►
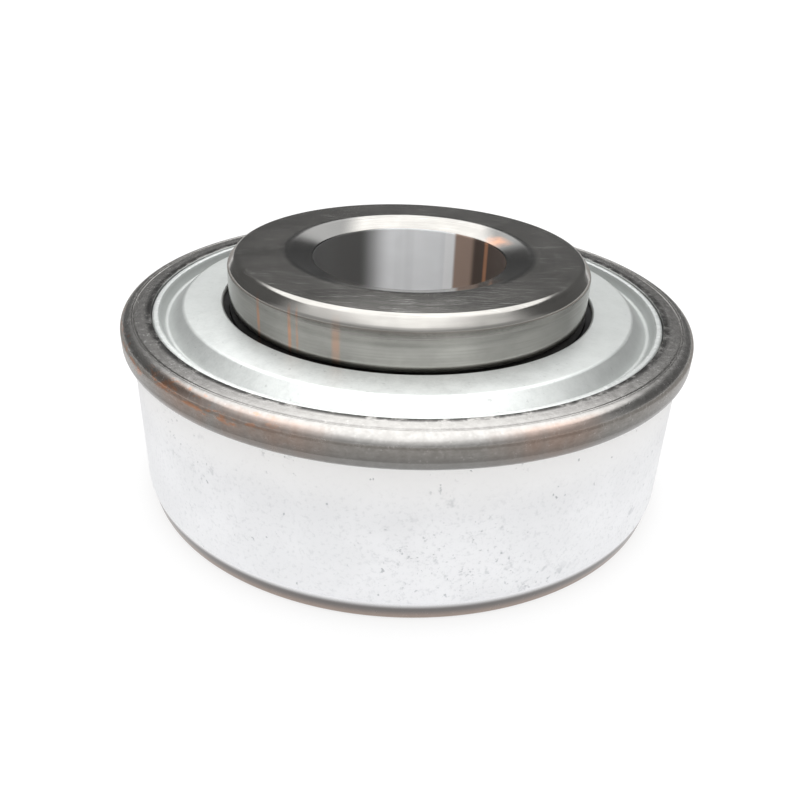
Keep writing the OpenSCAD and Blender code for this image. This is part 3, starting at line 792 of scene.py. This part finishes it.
class BEARING_OT_stage(bpy.types.Operator):
    """Set the camera, the pale floor and the soft light."""

    bl_idname = "bearing.stage"
    bl_label = "Stage"

    def execute(self, context):
        scene, stage = context.scene, context.scene.stage_settings
        scene.view_settings.view_transform = "Standard"
        lens = bpy.data.cameras.new("Camera")
        lens.lens, lens.sensor_width = stage.focal, 36.0
        lens.clip_start, lens.clip_end = 0.001, 100.0
        camera = bpy.data.objects.new("Camera", lens)
        camera.location = (0.0, -0.07684, 0.04807)
        camera.rotation_euler = tuple(math.radians(a) for a in (61.464, -1.856, 1.322))
        scene.collection.objects.link(camera)
        scene.camera = camera

        mesh = bmesh.new()
        bmesh.ops.create_circle(mesh, cap_ends=True, segments=64, radius=stage.floor_radius)
        bmesh.ops.translate(mesh, verts=mesh.verts[:], vec=(0.0, 0.0, -0.01 * MM))
        data = bpy.data.meshes.new("Floor")
        mesh.to_mesh(data)
        mesh.free()
        floor = bpy.data.objects.new("Floor", data)
        scene.collection.objects.link(floor)
        data.materials.append(self.floor_material(stage))
        self.shade_card(stage)
        scene.world = self.world_light(stage)
        return {"FINISHED"}

    def shade_card(self, stage):
        """A flat grey ring on the floor, out of the camera's sight, which darkens low reflections."""
        mesh = bmesh.new()
        first = mesh.verts.new((stage.card_inner, 0.0, 0.02 * MM))
        second = mesh.verts.new((stage.card_outer, 0.0, 0.02 * MM))
        mesh.edges.new((first, second))
        bmesh.ops.spin(mesh, geom=mesh.verts[:] + mesh.edges[:], cent=(0.0, 0.0, 0.0), axis=(0.0, 0.0, 1.0),
                       angle=math.tau, steps=96, use_merge=True)
        bmesh.ops.recalc_face_normals(mesh, faces=mesh.faces[:])
        data = bpy.data.meshes.new("Shade card")
        mesh.to_mesh(data)
        mesh.free()
        card = bpy.data.objects.new("Shade_card", data)
        bpy.context.scene.collection.objects.link(card)
        material = bpy.data.materials.new("Grey card")
        material.use_nodes = True
        tree = material.node_tree
        tree.nodes.clear()
        glow = tree.nodes.new("ShaderNodeEmission")
        glow.inputs["Color"].default_value = (*stage.card, 1.0)
        out = tree.nodes.new("ShaderNodeOutputMaterial")
        tree.links.new(glow.outputs[0], out.inputs["Surface"])
        data.materials.append(material)
        card.visible_camera = card.visible_diffuse = card.visible_shadow = False
        return card

    def floor_material(self, stage):
        """A pale matt floor that shows near white and keeps the object's shadow."""
        material = bpy.data.materials.new("Pale floor")
        material.use_nodes = True
        tree = material.node_tree
        tree.nodes.clear()
        out = tree.nodes.new("ShaderNodeOutputMaterial")
        matt = tree.nodes.new("ShaderNodeBsdfDiffuse")
        matt.inputs["Color"].default_value = (*stage.floor_colour, 1.0)
        glow = tree.nodes.new("ShaderNodeEmission")
        glow.inputs["Color"].default_value = (1.0, 1.0, 1.0, 1.0)
        glow.inputs["Strength"].default_value = 1.03
        mix = tree.nodes.new("ShaderNodeMixShader")
        seen = seen_rays(tree)
        part = tree.nodes.new("ShaderNodeMath")
        part.operation = "MULTIPLY"
        part.inputs[1].default_value = stage.floor_glow
        tree.links.new(seen, part.inputs[0])
        tree.links.new(part.outputs[0], mix.inputs[0])
        tree.links.new(matt.outputs[0], mix.inputs[1])
        tree.links.new(glow.outputs[0], mix.inputs[2])
        tree.links.new(mix.outputs[0], out.inputs["Surface"])
        return material

    def ramp(self, tree, value, stops):
        """A grey level that follows a value through its stops."""
        node = tree.nodes.new("ShaderNodeValToRGB")
        node.color_ramp.interpolation = "EASE"
        steps = node.color_ramp.elements
        while len(steps) < len(stops):
            steps.new(0.5)
        for step, (place, level) in zip(steps, stops):
            step.position = place
            step.color = (level, level, level, 1.0)
        tree.links.new(value, node.inputs[0])
        return node.outputs[0]

    def world_light(self, stage):
        """A grey surround with a wide soft light overhead. It is plain white where the camera sees it."""
        world = bpy.data.worlds.new("Soft studio")
        world.use_nodes = True
        tree = world.node_tree
        tree.nodes.clear()
        out = tree.nodes.new("ShaderNodeOutputWorld")
        light = tree.nodes.new("ShaderNodeBackground")
        white = tree.nodes.new("ShaderNodeBackground")
        white.inputs["Color"].default_value = (1.0, 1.0, 1.0, 1.0)
        mix = tree.nodes.new("ShaderNodeMixShader")
        where = tree.nodes.new("ShaderNodeTexCoord")
        apart = tree.nodes.new("ShaderNodeSeparateXYZ")
        tree.links.new(where.outputs["Generated"], apart.inputs[0])
        low = stage.surround / stage.softbox
        aside = tree.nodes.new("ShaderNodeMath")
        aside.operation = "ABSOLUTE"
        tree.links.new(apart.outputs[0], aside.inputs[0])
        height = tree.nodes.new("ShaderNodeMath")
        height.operation = "MULTIPLY_ADD"
        height.inputs[1].default_value = -stage.side_fade
        tree.links.new(aside.outputs[0], height.inputs[0])
        tree.links.new(apart.outputs[2], height.inputs[2])
        far = self.ramp(tree, height.outputs[0], ((0.0, low), (0.39, low), (0.45, 0.92), (0.8, 0.95)))
        near = self.ramp(tree, height.outputs[0], ((0.0, 0.22), (0.45, 0.45), (0.8, 0.85), (0.95, 0.95)))
        side = tree.nodes.new("ShaderNodeMapRange")
        side.interpolation_type = "SMOOTHSTEP"
        side.inputs["From Min"].default_value = -0.25
        side.inputs["From Max"].default_value = 0.1
        tree.links.new(apart.outputs[1], side.inputs["Value"])
        both = tree.nodes.new("ShaderNodeMix")
        both.data_type = "RGBA"
        tree.links.new(side.outputs[0], both.inputs["Factor"])
        tree.links.new(near, both.inputs[6])
        tree.links.new(far, both.inputs[7])
        tree.links.new(both.outputs[2], light.inputs["Color"])
        light.inputs["Strength"].default_value = stage.softbox
        path = tree.nodes.new("ShaderNodeLightPath")
        tree.links.new(path.outputs["Is Camera Ray"], mix.inputs[0])
        tree.links.new(light.outputs[0], mix.inputs[1])
        tree.links.new(white.outputs[0], mix.inputs[2])
        tree.links.new(mix.outputs[0], out.inputs["Surface"])
        return world


def seen_rays(tree):
    """1 for what the camera sees directly, in gloss or through glass."""
    path = tree.nodes.new("ShaderNodeLightPath")
    total = path.outputs["Is Camera Ray"]
    for name in ("Is Glossy Ray", "Is Transmission Ray"):
        step = tree.nodes.new("ShaderNodeMath")
        step.operation = "ADD"
        step.use_clamp = True
        tree.links.new(total, step.inputs[0])
        tree.links.new(path.outputs[name], step.inputs[1])
        total = step.outputs[0]
    return total


OPERATORS = (
    BEARING_OT_outer_ring, BEARING_OT_inner_ring, BEARING_OT_shields, BEARING_OT_seals,
    BEARING_OT_balls, BEARING_OT_cage, BEARING_OT_stage,
)
SETTINGS = {
    "ring_sizes": RingSizes, "ball_sizes": BallSizes, "shield_sizes": ShieldSizes,
    "finishes": Finishes, "stage_settings": StageSettings,
}


class BEARING_PT_parts(bpy.types.Panel):
    """The bearing's parts and stage in the sidebar."""

    bl_idname = "BEARING_PT_parts"
    bl_label = "Insert bearing"
    bl_space_type = "VIEW_3D"
    bl_region_type = "UI"
    bl_category = "Bearing"

    def draw(self, context):
        for operator in OPERATORS:
            self.layout.operator(operator.bl_idname)
        for name, group in SETTINGS.items():
            box = self.layout.box()
            box.label(text=group.__doc__)
            for key in group.__annotations__:
                box.prop(getattr(context.scene, name), key)


def register():
    """Registers the settings, the operators and the panel."""
    for name, group in SETTINGS.items():
        bpy.utils.register_class(group)
        setattr(bpy.types.Scene, name, bpy.props.PointerProperty(type=group))
    for one in (*OPERATORS, BEARING_PT_parts):
        bpy.utils.register_class(one)


def unregister():
    """Takes the settings, the operators and the panel away again."""
    for one in reversed((*OPERATORS, BEARING_PT_parts)):
        bpy.utils.unregister_class(one)
    for name, group in SETTINGS.items():
        delattr(bpy.types.Scene, name)
        bpy.utils.unregister_class(group)


def main():
    """Builds every part and the stage."""
    register()
    bpy.ops.bearing.outer_ring()
    bpy.ops.bearing.inner_ring()
    bpy.ops.bearing.shields()
    bpy.ops.bearing.seals()
    bpy.ops.bearing.balls()
    bpy.ops.bearing.cage()
    bpy.ops.bearing.stage()


if __name__ == "__main__":
    main()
◄
**What the exercise asks:**
Begin with the first line of the data above and, please, print each line exactly until you have printed the line containing "the camera, the"; print nothing else.

**Completed task:**
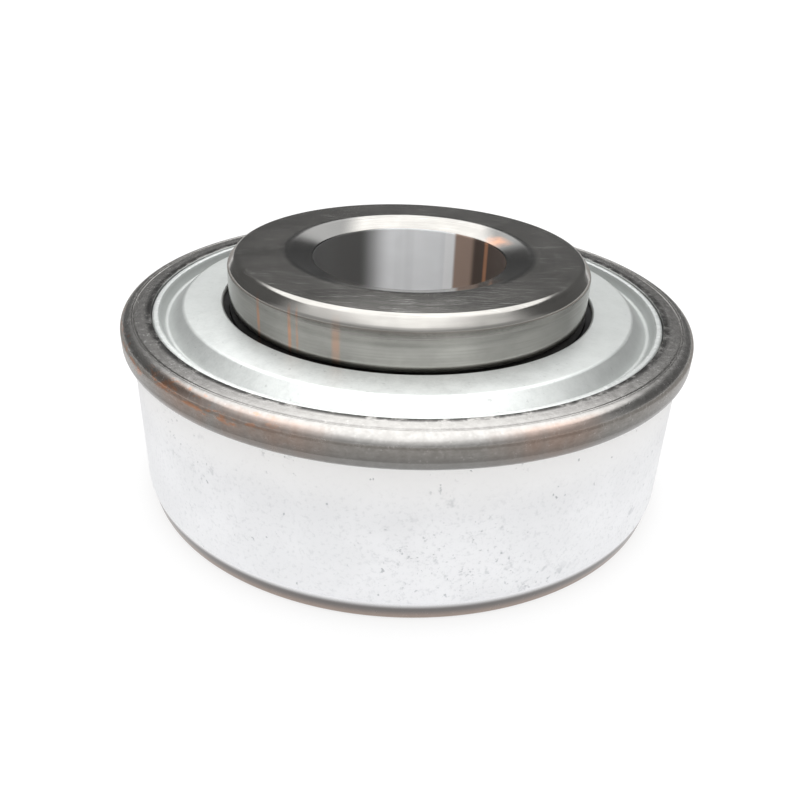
Keep writing the OpenSCAD and Blender code for this image. This is part 3, starting at line 792 of scene.py. This part finishes it.
class BEARING_OT_stage(bpy.types.Operator):
    """Set the camera, the pale floor and the soft light."""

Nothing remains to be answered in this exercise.